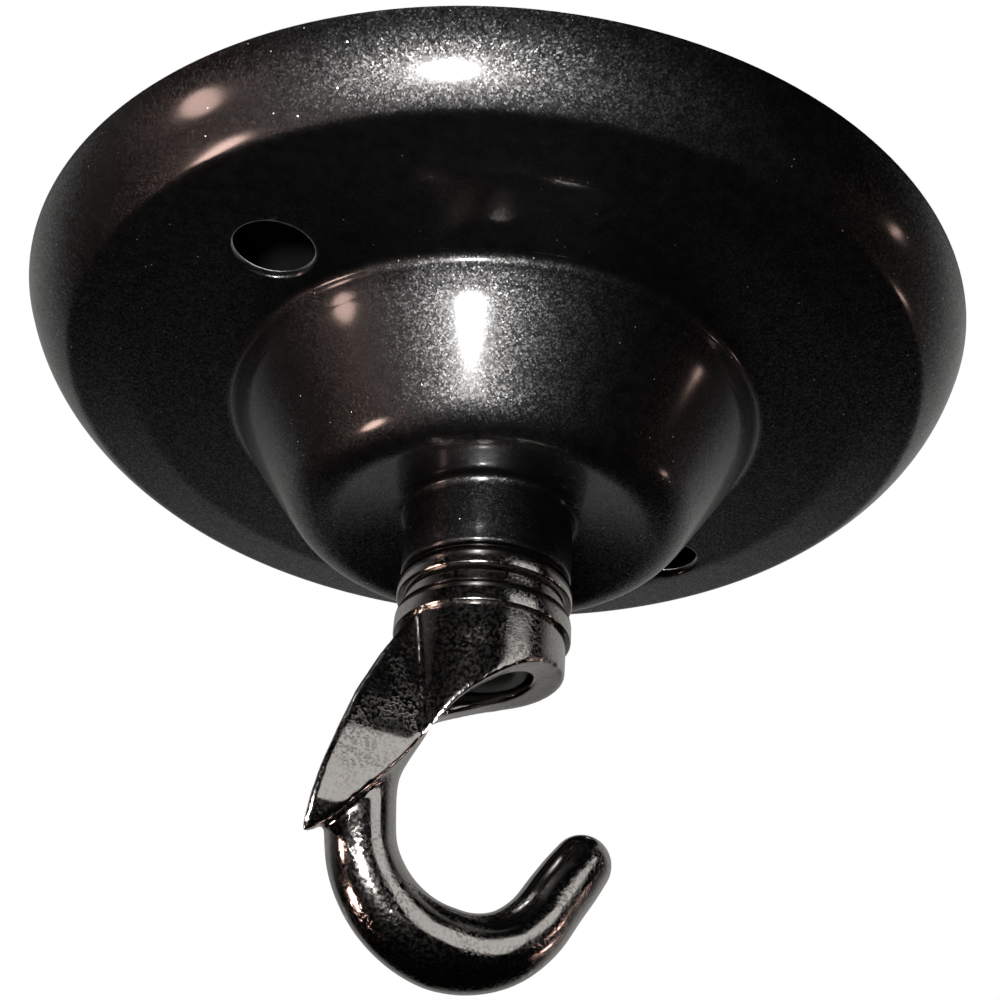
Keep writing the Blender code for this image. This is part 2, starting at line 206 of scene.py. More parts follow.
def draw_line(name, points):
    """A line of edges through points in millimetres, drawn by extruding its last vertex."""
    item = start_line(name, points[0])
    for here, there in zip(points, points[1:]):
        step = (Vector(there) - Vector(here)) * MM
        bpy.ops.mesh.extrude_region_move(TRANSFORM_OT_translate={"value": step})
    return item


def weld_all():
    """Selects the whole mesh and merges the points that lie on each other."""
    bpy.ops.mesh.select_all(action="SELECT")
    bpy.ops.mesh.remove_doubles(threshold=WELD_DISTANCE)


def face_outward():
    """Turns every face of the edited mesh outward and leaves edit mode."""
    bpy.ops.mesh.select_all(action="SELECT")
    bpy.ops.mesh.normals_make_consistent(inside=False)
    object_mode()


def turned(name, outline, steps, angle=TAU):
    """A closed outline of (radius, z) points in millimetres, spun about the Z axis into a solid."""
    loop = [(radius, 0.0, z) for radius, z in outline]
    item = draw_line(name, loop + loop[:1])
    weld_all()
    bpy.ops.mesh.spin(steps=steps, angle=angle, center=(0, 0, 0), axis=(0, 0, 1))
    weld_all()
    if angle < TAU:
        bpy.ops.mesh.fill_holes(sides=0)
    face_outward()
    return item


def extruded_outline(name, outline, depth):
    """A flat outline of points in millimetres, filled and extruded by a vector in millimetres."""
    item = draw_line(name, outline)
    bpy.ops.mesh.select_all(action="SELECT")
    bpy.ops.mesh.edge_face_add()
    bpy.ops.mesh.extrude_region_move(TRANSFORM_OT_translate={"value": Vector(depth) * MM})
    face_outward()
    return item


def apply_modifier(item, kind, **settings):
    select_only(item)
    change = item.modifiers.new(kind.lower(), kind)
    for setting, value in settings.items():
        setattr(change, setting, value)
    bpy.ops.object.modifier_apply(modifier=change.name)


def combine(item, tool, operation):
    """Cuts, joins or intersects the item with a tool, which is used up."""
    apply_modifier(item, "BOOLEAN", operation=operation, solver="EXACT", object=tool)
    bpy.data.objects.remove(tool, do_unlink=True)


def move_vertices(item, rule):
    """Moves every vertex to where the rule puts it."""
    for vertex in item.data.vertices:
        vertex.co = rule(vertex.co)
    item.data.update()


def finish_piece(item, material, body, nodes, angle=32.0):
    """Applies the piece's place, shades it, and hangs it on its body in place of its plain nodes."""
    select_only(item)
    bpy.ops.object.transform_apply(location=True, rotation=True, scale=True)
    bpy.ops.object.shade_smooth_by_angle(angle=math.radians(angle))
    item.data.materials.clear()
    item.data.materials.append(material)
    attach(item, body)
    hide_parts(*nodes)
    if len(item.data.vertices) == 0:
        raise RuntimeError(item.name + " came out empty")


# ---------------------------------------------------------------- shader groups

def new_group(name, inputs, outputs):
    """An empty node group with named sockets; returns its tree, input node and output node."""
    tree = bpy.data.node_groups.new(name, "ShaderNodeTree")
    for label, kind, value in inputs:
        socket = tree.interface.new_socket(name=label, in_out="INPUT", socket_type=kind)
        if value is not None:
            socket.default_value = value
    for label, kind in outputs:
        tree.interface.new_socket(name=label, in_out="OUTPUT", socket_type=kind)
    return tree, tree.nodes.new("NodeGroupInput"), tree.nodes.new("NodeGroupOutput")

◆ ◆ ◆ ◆

WHAT TO DO => Word for word, quote the lines of the material from the first line through the line with "object_mode()", both ends included.

RESULT BELOW =>
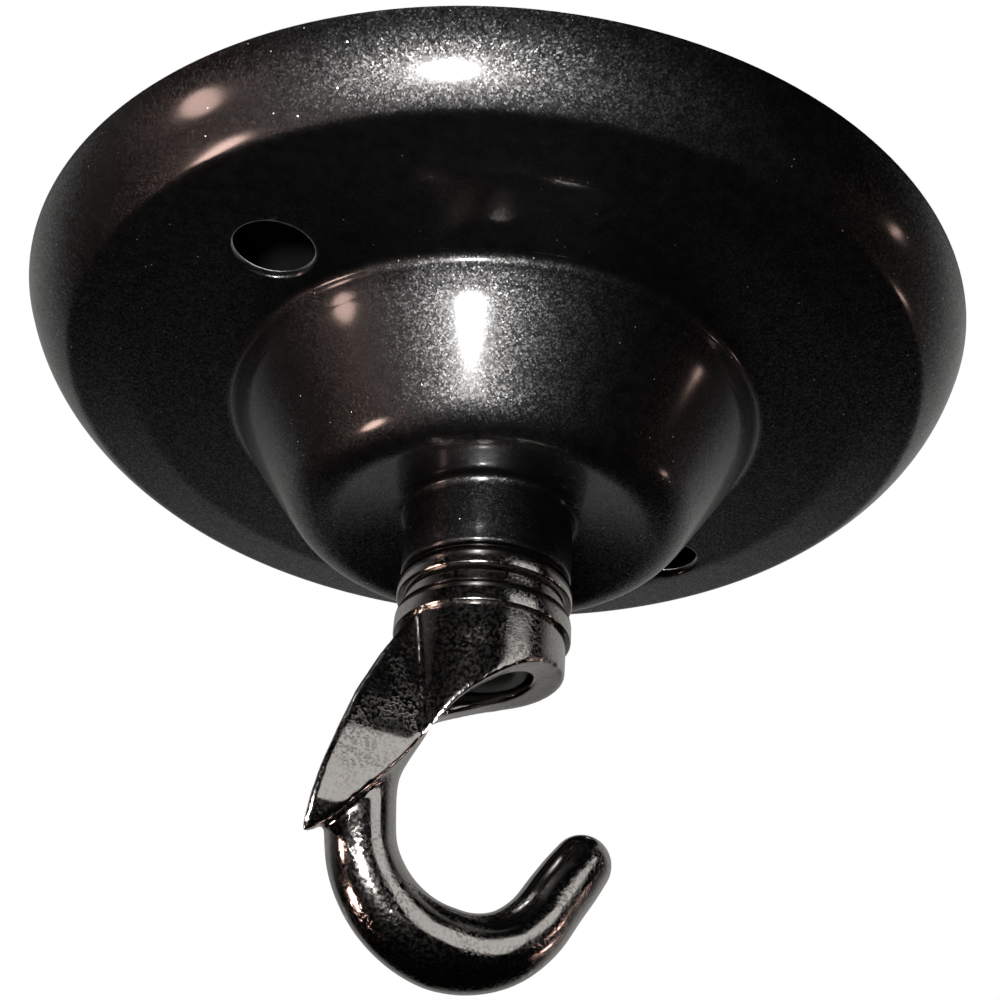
Keep writing the Blender code for this image. This is part 2, starting at line 206 of scene.py. More parts follow.
def draw_line(name, points):
    """A line of edges through points in millimetres, drawn by extruding its last vertex."""
    item = start_line(name, points[0])
    for here, there in zip(points, points[1:]):
        step = (Vector(there) - Vector(here)) * MM
        bpy.ops.mesh.extrude_region_move(TRANSFORM_OT_translate={"value": step})
    return item


def weld_all():
    """Selects the whole mesh and merges the points that lie on each other."""
    bpy.ops.mesh.select_all(action="SELECT")
    bpy.ops.mesh.remove_doubles(threshold=WELD_DISTANCE)


def face_outward():
    """Turns every face of the edited mesh outward and leaves edit mode."""
    bpy.ops.mesh.select_all(action="SELECT")
    bpy.ops.mesh.normals_make_consistent(inside=False)
    object_mode()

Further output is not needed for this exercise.